Sniper: Snipers are the opposite end of the spectrum to Scout/Beacon Runners, they have the largest potential AoE in the game, limited in the majority of maps by cover. They have the lowest damage per minute of all loadouts, and have long reload times, to balance out their ability to inflict damage from across the map.
-You can hit your opponents as soon as both teams step out of the gate.
-Overall low damage output
-Long reload times
Field Role: When sniping, target priority is everything. Since the only movement you’ll really be doing is to secure your firing line of sight, you’ll need to know how to prioritize your targets. Due to the low damage output, your targets are the two extremes of every spectrum with various degrees of priority:
Priority 1: Always focus the zone control mid rangers first.
Priority 2: A target fighting a friendly OR their cavalry
Priority 3: A target you will finish off OR A target with full health.

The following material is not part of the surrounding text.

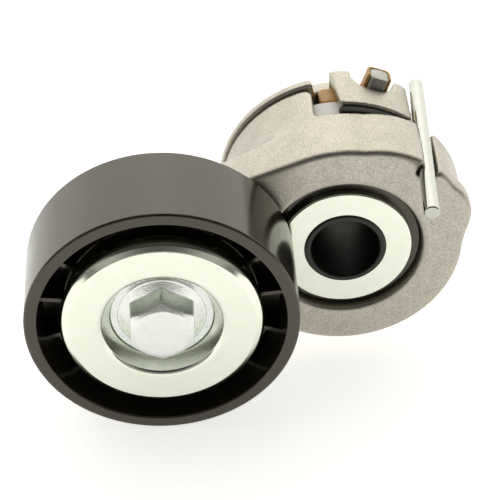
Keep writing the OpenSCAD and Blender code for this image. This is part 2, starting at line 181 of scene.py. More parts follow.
# one finish for each kind of surface
looks = {
    # grain and mottle are pattern sizes per metre; depth is the bump's height in mm; speckle is the
    # grain's share in the colour, and stretch its length along Y
    "castAlloy": {"colour": (0.54, 0.51, 0.445), "shade": (0.34, 0.32, 0.27), "metal": 0.9,
                  "rough": (0.33, 0.40), "grain": 3000, "depth": 0.05, "mottle": 260, "speckle": 0.8},
    "zincPlate": {"colour": (0.80, 0.825, 0.72), "shade": (0.75, 0.775, 0.67), "metal": 1.0,
                  "rough": (0.12, 0.20), "grain": 900, "depth": 0.004, "mottle": 320, "speckle": 0.3},
    "boltZinc": {"colour": (0.84, 0.87, 0.84), "shade": (0.60, 0.62, 0.60), "metal": 1.0,
                 "rough": (0.16, 0.26), "grain": 3200, "depth": 0.045, "mottle": 700, "speckle": 0.75},
    "phosphate": {"colour": (0.022, 0.019, 0.015), "shade": (0.012, 0.010, 0.008), "metal": 0.3,
                  "rough": (0.32, 0.5), "grain": 2500, "depth": 0.01, "mottle": 500},
    "springSteel": {"colour": (0.52, 0.52, 0.48), "shade": (0.38, 0.38, 0.35), "metal": 0.7,
                    "rough": (0.42, 0.55), "grain": 1600, "depth": 0.015, "mottle": 400},
    "brightSteel": {"colour": (0.72, 0.73, 0.72), "shade": (0.6, 0.61, 0.6), "metal": 1.0,
                    "rough": (0.14, 0.24), "grain": 1200, "depth": 0.004, "mottle": 300},
    "pinSteel": {"colour": (0.50, 0.515, 0.465), "shade": (0.46, 0.475, 0.425), "metal": 1.0,
                 "rough": (0.10, 0.15), "grain": 1500, "depth": 0.008, "mottle": 260},
    "bearingSteel": {"colour": (0.70, 0.71, 0.72), "shade": (0.6, 0.61, 0.62), "metal": 1.0,
                     "rough": (0.08, 0.14), "grain": 1800, "depth": 0.002, "mottle": 300},
    "bronze": {"colour": (0.50, 0.36, 0.18), "shade": (0.36, 0.25, 0.12), "metal": 1.0,
               "rough": (0.28, 0.42), "grain": 1900, "depth": 0.01, "mottle": 500},
    "blackPolymer": {"colour": (0.021, 0.018, 0.013), "shade": (0.012, 0.010, 0.007), "metal": 0.0,
                     "rough": (0.17, 0.25), "grain": 1300, "depth": 0.012, "mottle": 160, "speckle": 0.5,
                     "stretch": 9.0, "shine": 0.78, "tint": (1.0, 0.95, 0.82)},
    "blackDamper": {"colour": (0.006, 0.005, 0.004), "shade": (0.012, 0.009, 0.007), "metal": 0.0,
                    "rough": (0.25, 0.5), "grain": 700, "depth": 0.08, "mottle": 500, "shine": 0.15},
    "amberPolymer": {"colour": (0.72, 0.41, 0.11), "shade": (0.58, 0.30, 0.07), "metal": 0.0,
                     "rough": (0.35, 0.5), "grain": 1200, "depth": 0.015, "mottle": 300},
    "whitePolymer": {"colour": (0.95, 0.95, 0.93), "shade": (0.85, 0.85, 0.82), "metal": 0.0,
                     "rough": (0.3, 0.45), "grain": 1000, "depth": 0.01, "mottle": 250},
    "cagePolymer": {"colour": (0.60, 0.50, 0.30), "shade": (0.5, 0.41, 0.24), "metal": 0.0,
                    "rough": (0.4, 0.55), "grain": 1500, "depth": 0.01, "mottle": 300},
    "sealRubber": {"colour": (0.030, 0.022, 0.017), "shade": (0.02, 0.015, 0.012), "metal": 0.0,
                   "rough": (0.45, 0.6), "grain": 1500, "depth": 0.01, "mottle": 300},
}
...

Positional awareness: This class is often the one that is played with the least tact, making the majority you come across seem fairly pointless. As a sniper you need to be aware of everything happening on the board, as every shot you take needs to count for your presence to be considered useful/Threatening. I don’t recommend using one unless you’re squadding with friends or clan mates, as the impact of a sniper in this particular game, is only how much it benefits it’s team.
These bots do not fare well outside of organized play, and while they can be a major incovienience if played well, they do not fill any of the aforementioned roles optimally. The troll bots of yore, if I may say.
-Make them see red
-Can hit almost any corner of the map in their AoE
-Mediocre reload times
-Aphids are too inaccurate to use as a primary weapon.
Hopefully this can add a little more depth for anyone that reads it. Learn your maps, know your bots and their role, and be aware that any position you may find advantageous, your opponents may find the same. Don’t be afraid of pulling back from one direction to put your gear forward where it will shine the most.
And most of all, always be aware of your surroundings. See you on the battlefield!